Erstattungsberechtigt ist derjenige Ehegatte, auf dessen Rechnung die Zahlung bewirkt worden ist. Maßgebend ist dabei nicht, von wem und mit wessen Mitteln gezahlt worden ist, sondern wessen Steuerschuld nach dem Willen des Zahlenden im Zeitpunkt der Zahlung getilgt werden sollte. Hat z.B. der zahlende Ehegatte im Zeitpunkt der Zahlung kenntlich gemacht, dass er nur seine eigene Steuerschuld tilgen will, ist er nur allein erstattungsberechtigt.

Ist die Willensrichtung des zahlenden Ehegatten im Zeitpunkt der Zahlung nicht erkennbar, ist wie folgt zu differenzieren:

  • Bei bestehender und intakter Ehe ist die Zahlung der Einkommensteuer durch einen Ehegatten für Rechnung beider Ehegatten als Gesamtschuldner bewirkt. Dies gilt auch dann, wenn über das Vermögen des anderen Ehegatten im Zeitpunkt der Zahlung das Insolvenzverfahren eröffnet war. Entsprechend sind daher beide Ehegatten nach Köpfen erstattungsberechtigt.

  • Geht das Finanzamt bei der Festsetzung der Einkommensteuer - Vorauszahlungen von einer Zusammenveranlagung aus, beantragen die Ehegatten jedoch im Rahmen der Steuererklärung die getrennte Veranlagung bzw. ist eine solche durchzuführen, sind die gezahlten Vorauszahlungen insgesamt auf die getrennt festgesetzten Steuern anzurechnen. Ein verbleibender, zur Erstattung anstehender Restbetrag ist nach Kopfteilen auf beide Ehegatten zu verteilen. Reichen die geleisteten Vorauszahlungen nicht zur Tilgung der festgesetzten Steuern, sind diese zunächst nach Kopfteilen auf beide Ehegatten zu verteilen. Würde diese Aufteilung bei einem Ehegatten zu einer Steuererstattung führen, ist dieser (fiktive) Erstattungsbetrag auf die festgesetzte Steuer des anderen Ehegatten anzurechnen.
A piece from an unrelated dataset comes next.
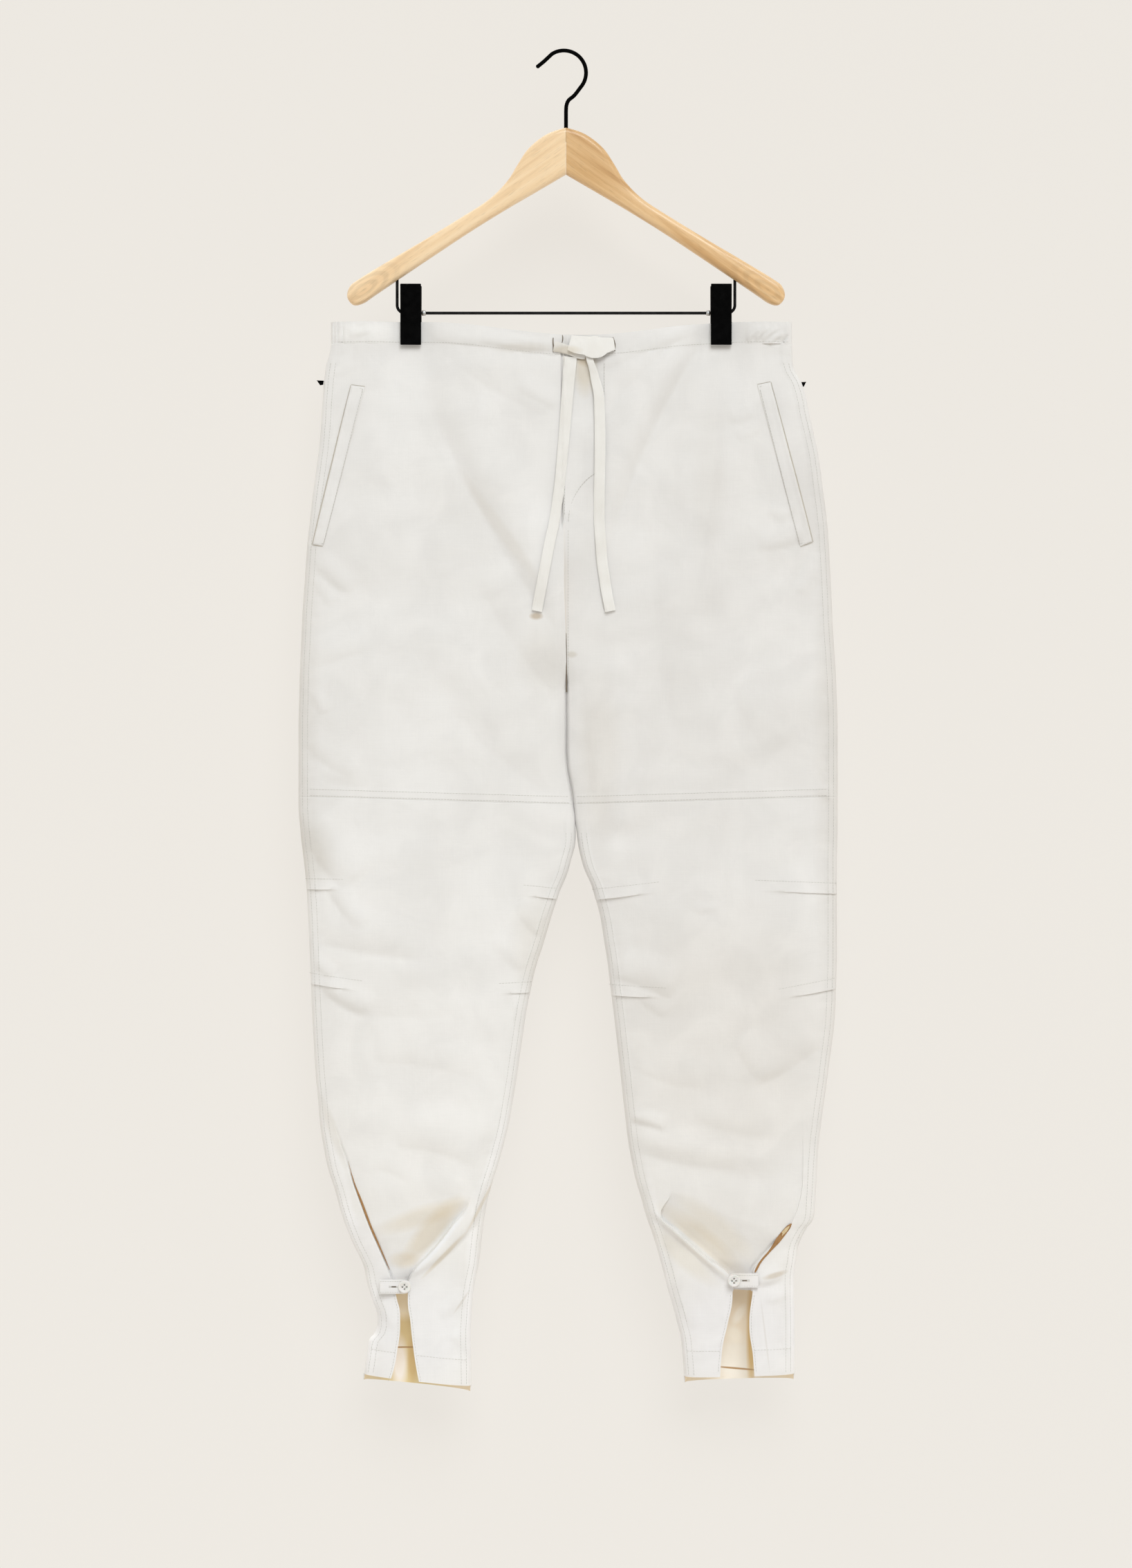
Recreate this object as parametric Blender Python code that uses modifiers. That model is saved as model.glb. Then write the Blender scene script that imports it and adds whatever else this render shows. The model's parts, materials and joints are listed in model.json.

    Praxishinweis: Erfolgt die Zahlung durch einen Ehegatten erst nach (dem Finanzamt bekannter) Scheidung der Ehe, ist davon auszugehen, dass der Zahlende nur auf eigene Rechnung leisten will, sodass er im Fall einer Erstattung auch nur allein erstattungsberechtigt ist.
  1. Besonderheiten bei einbehaltenen Abzugsbeträgen

Führt die Zusammenveranlagung zur Erstattung einbehaltener Lohnsteuer, ist derjenige Ehegatte erstattungsberechtigt, von dessen Arbeitslohn die Lohnsteuer einbehalten wurde. Haben beide Ehegatten Einkünfte aus nichtselbstständiger Arbeit bezogen, von denen Lohnsteuer einbehalten wurde, ist die Aufteilung des Erstattungsanspruchs im Verhältnis des jeweiligen Lohnabzugs des Ehegatten zum Gesamtabzug durchzuführen.

  1. Streit über Erstattungsanspruch

Die Frage der Erstattungsberechtigung ist allein danach zu beurteilen, für wessen Rechnung der zu erstattende Betrag gezahlt worden ist. Unmaßgeblich ist dagegen, in der Person welches Ehegatten der Steuerermäßigungstatbestand verwirklicht worden ist, der im Rahmen des Veranlagungsverfahrens zu der Steuererstattung geführt hat.

Bei Streitigkeiten über den Erstattungsanspruch entscheidet das Finanzamt durch Abrechnungsbescheid (§ 218 Abs. 2 AO), gegen den der Steuerpflichtige Einspruch einlegen bzw. bei erfolglosem Einspruch (gegen die Einspruchsentscheidung) Klage erheben kann.